For the rest of us, 1 or 2 RV670s should be enough!

I don't think the world will come to that (needing 4 gfx cards just to play a game). For one thing, studios like id and valve go out of their way to make their games accessible to low end/mid-range gamers.

RE: 8 lane signaling
By dflynchimp on 10/10/2007 10:07:52 AM , Rating: 2
that is, until power consumption eats up your wallet.

way too few people ever take power consumption into the equation. Looking at the upfront cost is inadequate if they're going to be using the same system for a couple of years. For those who leave their systems running 24/7 this is even more of a problem.

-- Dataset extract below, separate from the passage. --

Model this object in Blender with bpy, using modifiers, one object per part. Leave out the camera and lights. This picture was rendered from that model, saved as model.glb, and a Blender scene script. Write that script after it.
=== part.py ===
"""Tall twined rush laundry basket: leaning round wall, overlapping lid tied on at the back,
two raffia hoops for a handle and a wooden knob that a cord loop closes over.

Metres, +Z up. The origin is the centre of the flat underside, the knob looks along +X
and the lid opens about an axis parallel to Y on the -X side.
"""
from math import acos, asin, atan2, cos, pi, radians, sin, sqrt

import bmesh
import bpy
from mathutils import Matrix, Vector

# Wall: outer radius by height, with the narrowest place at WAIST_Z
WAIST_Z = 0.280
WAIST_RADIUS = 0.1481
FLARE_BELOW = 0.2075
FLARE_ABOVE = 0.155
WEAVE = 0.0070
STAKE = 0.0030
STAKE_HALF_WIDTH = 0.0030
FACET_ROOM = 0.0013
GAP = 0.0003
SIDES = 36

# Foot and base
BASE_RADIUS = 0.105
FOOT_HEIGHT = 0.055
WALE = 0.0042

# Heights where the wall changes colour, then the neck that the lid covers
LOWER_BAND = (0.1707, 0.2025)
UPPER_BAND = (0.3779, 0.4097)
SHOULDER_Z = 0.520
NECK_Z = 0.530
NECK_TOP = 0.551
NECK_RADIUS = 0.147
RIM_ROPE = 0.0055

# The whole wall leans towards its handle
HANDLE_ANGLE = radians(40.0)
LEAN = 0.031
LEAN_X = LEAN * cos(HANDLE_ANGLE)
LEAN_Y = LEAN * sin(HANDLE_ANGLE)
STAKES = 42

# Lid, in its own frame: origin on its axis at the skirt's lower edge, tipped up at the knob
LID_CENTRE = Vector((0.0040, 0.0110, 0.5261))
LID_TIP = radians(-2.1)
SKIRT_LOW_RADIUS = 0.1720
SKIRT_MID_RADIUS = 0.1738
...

assuming dual crossfire alone idles at 200W+ when paired with a quad core proc, and can break 400W when under stress, a quad-crossfire setup could easily require 300W+ just idling, and shoot past 500-600W under load.

RE: 8 lane signaling
By Spuke on 10/10/2007 11:32:13 AM , Rating: 2
I've never noticed the power consumption of my two computers in my electric bill. It just doesn't make ANY difference in my household. Running the A/C in August or filling the propane tank is what makes my wallet sore.

RE: 8 lane signaling
By dflynchimp on 10/10/2007 9:26:11 PM , Rating: 2
that's because computers are used year round, and thus are part of the "background" electric consumption. try going one month without turning on the comps and you'll definitely see the difference.

RE: 8 lane signaling
By Zoomer on 10/12/2007 12:08:51 AM , Rating: 2
I'd take average computer power consumption = 250w, display included.

You'll need to run it for 4 hours to use 1 kwH. That's like, what, 8¢?

That's $14.4 if run continously over a 30 day month. If you turn off your display when you sleep / not there, it would be less/make up for the higher consumption when gaming.